■ Stated problem
Repeat the whole listing below, word for word.

■ Raw data
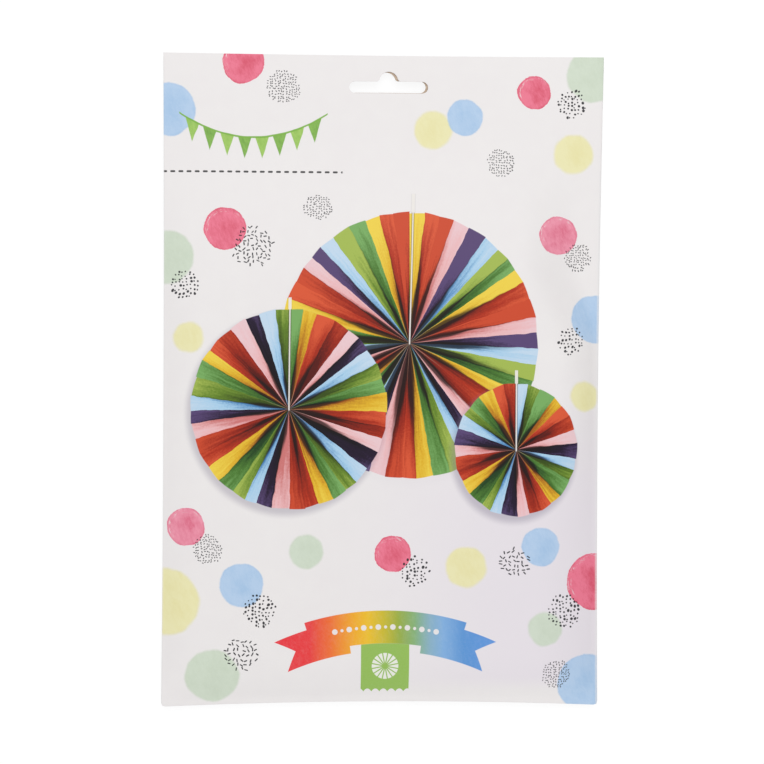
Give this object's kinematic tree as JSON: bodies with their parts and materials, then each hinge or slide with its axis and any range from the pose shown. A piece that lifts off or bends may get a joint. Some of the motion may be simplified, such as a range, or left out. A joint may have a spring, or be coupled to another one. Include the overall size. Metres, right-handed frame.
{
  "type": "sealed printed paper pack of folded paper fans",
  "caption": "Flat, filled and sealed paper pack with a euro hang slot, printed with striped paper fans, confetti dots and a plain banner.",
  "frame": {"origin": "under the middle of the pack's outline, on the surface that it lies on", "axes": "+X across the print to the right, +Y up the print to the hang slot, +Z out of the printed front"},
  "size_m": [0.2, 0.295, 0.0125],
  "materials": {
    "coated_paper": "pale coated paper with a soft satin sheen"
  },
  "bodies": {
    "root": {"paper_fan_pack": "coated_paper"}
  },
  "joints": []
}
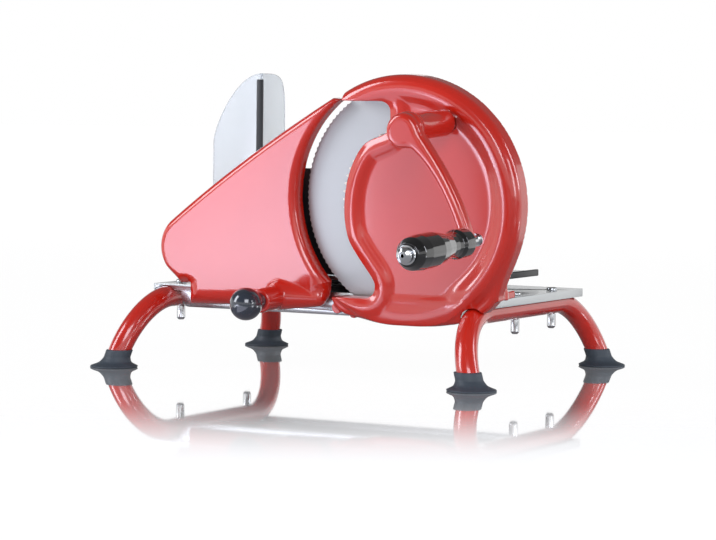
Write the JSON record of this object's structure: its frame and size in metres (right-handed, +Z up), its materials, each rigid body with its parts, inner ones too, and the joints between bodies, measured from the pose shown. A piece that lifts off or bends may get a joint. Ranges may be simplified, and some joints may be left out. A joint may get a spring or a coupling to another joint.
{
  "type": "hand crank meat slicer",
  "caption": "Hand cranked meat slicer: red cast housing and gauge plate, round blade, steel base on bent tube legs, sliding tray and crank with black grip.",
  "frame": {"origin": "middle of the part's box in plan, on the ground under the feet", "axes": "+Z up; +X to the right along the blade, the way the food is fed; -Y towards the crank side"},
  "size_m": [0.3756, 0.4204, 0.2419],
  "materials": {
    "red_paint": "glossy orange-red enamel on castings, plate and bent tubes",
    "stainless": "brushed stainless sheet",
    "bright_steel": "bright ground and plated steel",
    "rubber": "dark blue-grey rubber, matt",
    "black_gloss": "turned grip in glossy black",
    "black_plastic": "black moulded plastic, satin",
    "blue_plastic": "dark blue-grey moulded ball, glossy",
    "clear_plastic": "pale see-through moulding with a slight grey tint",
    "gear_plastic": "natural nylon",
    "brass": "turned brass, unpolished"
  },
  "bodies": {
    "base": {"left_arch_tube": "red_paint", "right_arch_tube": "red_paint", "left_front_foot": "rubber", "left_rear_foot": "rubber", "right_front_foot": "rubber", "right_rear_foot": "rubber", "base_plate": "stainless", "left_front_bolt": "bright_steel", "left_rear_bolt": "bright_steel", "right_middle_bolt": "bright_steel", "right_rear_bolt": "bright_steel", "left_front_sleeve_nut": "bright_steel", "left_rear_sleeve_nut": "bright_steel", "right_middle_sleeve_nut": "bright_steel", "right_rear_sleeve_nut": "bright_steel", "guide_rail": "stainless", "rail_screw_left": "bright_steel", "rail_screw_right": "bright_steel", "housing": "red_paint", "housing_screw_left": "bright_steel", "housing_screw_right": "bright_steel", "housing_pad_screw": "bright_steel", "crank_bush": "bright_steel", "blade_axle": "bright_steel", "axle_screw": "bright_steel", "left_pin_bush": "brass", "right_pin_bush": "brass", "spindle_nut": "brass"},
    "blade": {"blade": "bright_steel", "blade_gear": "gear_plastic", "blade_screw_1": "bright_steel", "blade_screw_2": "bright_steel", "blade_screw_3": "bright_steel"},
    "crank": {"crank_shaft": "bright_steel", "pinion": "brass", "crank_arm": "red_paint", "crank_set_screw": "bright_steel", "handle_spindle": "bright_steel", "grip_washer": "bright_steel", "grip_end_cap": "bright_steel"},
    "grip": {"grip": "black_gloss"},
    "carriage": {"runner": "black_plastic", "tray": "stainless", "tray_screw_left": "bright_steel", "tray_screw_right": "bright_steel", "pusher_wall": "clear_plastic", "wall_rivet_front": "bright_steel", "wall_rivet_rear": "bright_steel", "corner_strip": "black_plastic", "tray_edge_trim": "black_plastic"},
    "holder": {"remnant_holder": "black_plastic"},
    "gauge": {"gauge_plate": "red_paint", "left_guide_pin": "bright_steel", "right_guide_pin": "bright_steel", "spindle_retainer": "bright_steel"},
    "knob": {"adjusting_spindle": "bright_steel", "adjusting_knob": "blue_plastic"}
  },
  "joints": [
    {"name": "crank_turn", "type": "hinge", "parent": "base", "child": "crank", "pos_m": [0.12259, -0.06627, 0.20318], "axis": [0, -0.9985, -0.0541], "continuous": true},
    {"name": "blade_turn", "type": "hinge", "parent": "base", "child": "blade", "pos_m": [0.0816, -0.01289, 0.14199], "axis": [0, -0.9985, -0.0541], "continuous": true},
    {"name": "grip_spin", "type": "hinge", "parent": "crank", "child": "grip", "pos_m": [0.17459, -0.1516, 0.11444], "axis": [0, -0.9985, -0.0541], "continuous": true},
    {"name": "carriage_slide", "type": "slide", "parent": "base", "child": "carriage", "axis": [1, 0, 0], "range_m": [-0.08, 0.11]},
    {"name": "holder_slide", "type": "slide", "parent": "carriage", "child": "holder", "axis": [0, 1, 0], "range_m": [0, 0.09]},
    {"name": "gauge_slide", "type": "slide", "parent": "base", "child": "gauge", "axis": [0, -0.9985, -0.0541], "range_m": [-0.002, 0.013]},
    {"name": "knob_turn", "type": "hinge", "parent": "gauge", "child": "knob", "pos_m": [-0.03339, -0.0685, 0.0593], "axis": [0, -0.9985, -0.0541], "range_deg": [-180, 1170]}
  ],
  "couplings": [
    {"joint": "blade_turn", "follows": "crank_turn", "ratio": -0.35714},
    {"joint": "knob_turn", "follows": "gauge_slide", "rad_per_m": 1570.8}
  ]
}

■ Written answer
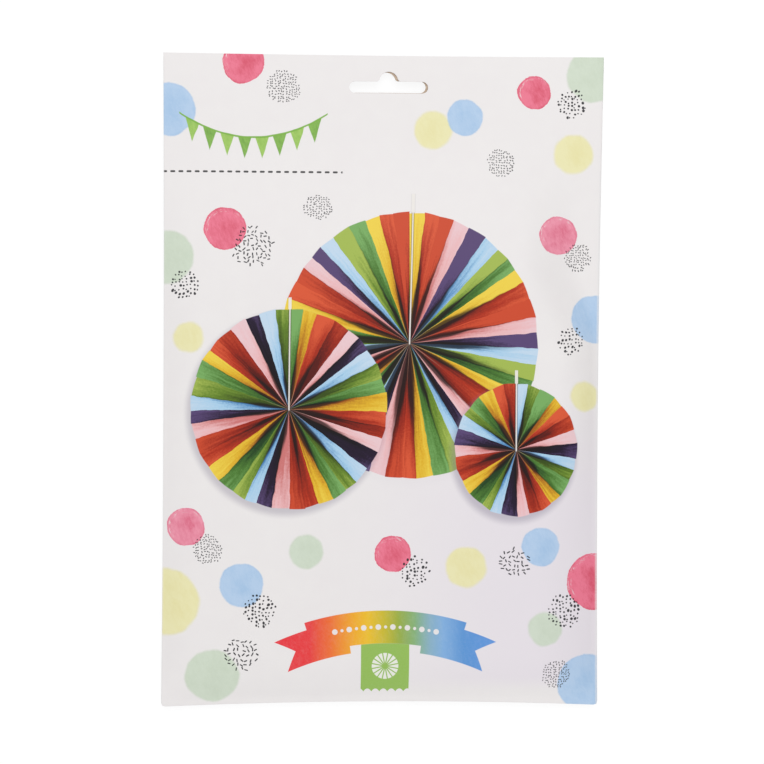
Give this object's kinematic tree as JSON: bodies with their parts and materials, then each hinge or slide with its axis and any range from the pose shown. A piece that lifts off or bends may get a joint. Some of the motion may be simplified, such as a range, or left out. A joint may have a spring, or be coupled to another one. Include the overall size. Metres, right-handed frame.
{
  "type": "sealed printed paper pack of folded paper fans",
  "caption": "Flat, filled and sealed paper pack with a euro hang slot, printed with striped paper fans, confetti dots and a plain banner.",
  "frame": {"origin": "under the middle of the pack's outline, on the surface that it lies on", "axes": "+X across the print to the right, +Y up the print to the hang slot, +Z out of the printed front"},
  "size_m": [0.2, 0.295, 0.0125],
  "materials": {
    "coated_paper": "pale coated paper with a soft satin sheen"
  },
  "bodies": {
    "root": {"paper_fan_pack": "coated_paper"}
  },
  "joints": []
}
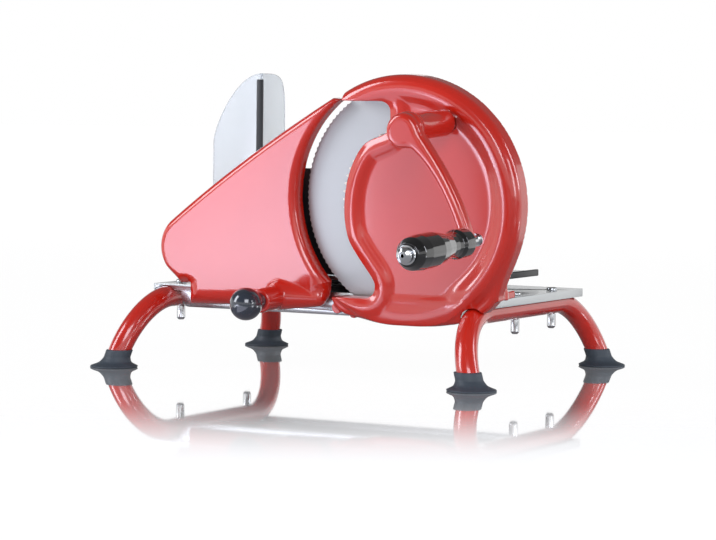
Write the JSON record of this object's structure: its frame and size in metres (right-handed, +Z up), its materials, each rigid body with its parts, inner ones too, and the joints between bodies, measured from the pose shown. A piece that lifts off or bends may get a joint. Ranges may be simplified, and some joints may be left out. A joint may get a spring or a coupling to another joint.
{
  "type": "hand crank meat slicer",
  "caption": "Hand cranked meat slicer: red cast housing and gauge plate, round blade, steel base on bent tube legs, sliding tray and crank with black grip.",
  "frame": {"origin": "middle of the part's box in plan, on the ground under the feet", "axes": "+Z up; +X to the right along the blade, the way the food is fed; -Y towards the crank side"},
  "size_m": [0.3756, 0.4204, 0.2419],
  "materials": {
    "red_paint": "glossy orange-red enamel on castings, plate and bent tubes",
    "stainless": "brushed stainless sheet",
    "bright_steel": "bright ground and plated steel",
    "rubber": "dark blue-grey rubber, matt",
    "black_gloss": "turned grip in glossy black",
    "black_plastic": "black moulded plastic, satin",
    "blue_plastic": "dark blue-grey moulded ball, glossy",
    "clear_plastic": "pale see-through moulding with a slight grey tint",
    "gear_plastic": "natural nylon",
    "brass": "turned brass, unpolished"
  },
  "bodies": {
    "base": {"left_arch_tube": "red_paint", "right_arch_tube": "red_paint", "left_front_foot": "rubber", "left_rear_foot": "rubber", "right_front_foot": "rubber", "right_rear_foot": "rubber", "base_plate": "stainless", "left_front_bolt": "bright_steel", "left_rear_bolt": "bright_steel", "right_middle_bolt": "bright_steel", "right_rear_bolt": "bright_steel", "left_front_sleeve_nut": "bright_steel", "left_rear_sleeve_nut": "bright_steel", "right_middle_sleeve_nut": "bright_steel", "right_rear_sleeve_nut": "bright_steel", "guide_rail": "stainless", "rail_screw_left": "bright_steel", "rail_screw_right": "bright_steel", "housing": "red_paint", "housing_screw_left": "bright_steel", "housing_screw_right": "bright_steel", "housing_pad_screw": "bright_steel", "crank_bush": "bright_steel", "blade_axle": "bright_steel", "axle_screw": "bright_steel", "left_pin_bush": "brass", "right_pin_bush": "brass", "spindle_nut": "brass"},
    "blade": {"blade": "bright_steel", "blade_gear": "gear_plastic", "blade_screw_1": "bright_steel", "blade_screw_2": "bright_steel", "blade_screw_3": "bright_steel"},
    "crank": {"crank_shaft": "bright_steel", "pinion": "brass", "crank_arm": "red_paint", "crank_set_screw": "bright_steel", "handle_spindle": "bright_steel", "grip_washer": "bright_steel", "grip_end_cap": "bright_steel"},
    "grip": {"grip": "black_gloss"},
    "carriage": {"runner": "black_plastic", "tray": "stainless", "tray_screw_left": "bright_steel", "tray_screw_right": "bright_steel", "pusher_wall": "clear_plastic", "wall_rivet_front": "bright_steel", "wall_rivet_rear": "bright_steel", "corner_strip": "black_plastic", "tray_edge_trim": "black_plastic"},
    "holder": {"remnant_holder": "black_plastic"},
    "gauge": {"gauge_plate": "red_paint", "left_guide_pin": "bright_steel", "right_guide_pin": "bright_steel", "spindle_retainer": "bright_steel"},
    "knob": {"adjusting_spindle": "bright_steel", "adjusting_knob": "blue_plastic"}
  },
  "joints": [
    {"name": "crank_turn", "type": "hinge", "parent": "base", "child": "crank", "pos_m": [0.12259, -0.06627, 0.20318], "axis": [0, -0.9985, -0.0541], "continuous": true},
    {"name": "blade_turn", "type": "hinge", "parent": "base", "child": "blade", "pos_m": [0.0816, -0.01289, 0.14199], "axis": [0, -0.9985, -0.0541], "continuous": true},
    {"name": "grip_spin", "type": "hinge", "parent": "crank", "child": "grip", "pos_m": [0.17459, -0.1516, 0.11444], "axis": [0, -0.9985, -0.0541], "continuous": true},
    {"name": "carriage_slide", "type": "slide", "parent": "base", "child": "carriage", "axis": [1, 0, 0], "range_m": [-0.08, 0.11]},
    {"name": "holder_slide", "type": "slide", "parent": "carriage", "child": "holder", "axis": [0, 1, 0], "range_m": [0, 0.09]},
    {"name": "gauge_slide", "type": "slide", "parent": "base", "child": "gauge", "axis": [0, -0.9985, -0.0541], "range_m": [-0.002, 0.013]},
    {"name": "knob_turn", "type": "hinge", "parent": "gauge", "child": "knob", "pos_m": [-0.03339, -0.0685, 0.0593], "axis": [0, -0.9985, -0.0541], "range_deg": [-180, 1170]}
  ],
  "couplings": [
    {"joint": "blade_turn", "follows": "crank_turn", "ratio": -0.35714},
    {"joint": "knob_turn", "follows": "gauge_slide", "rad_per_m": 1570.8}
  ]
}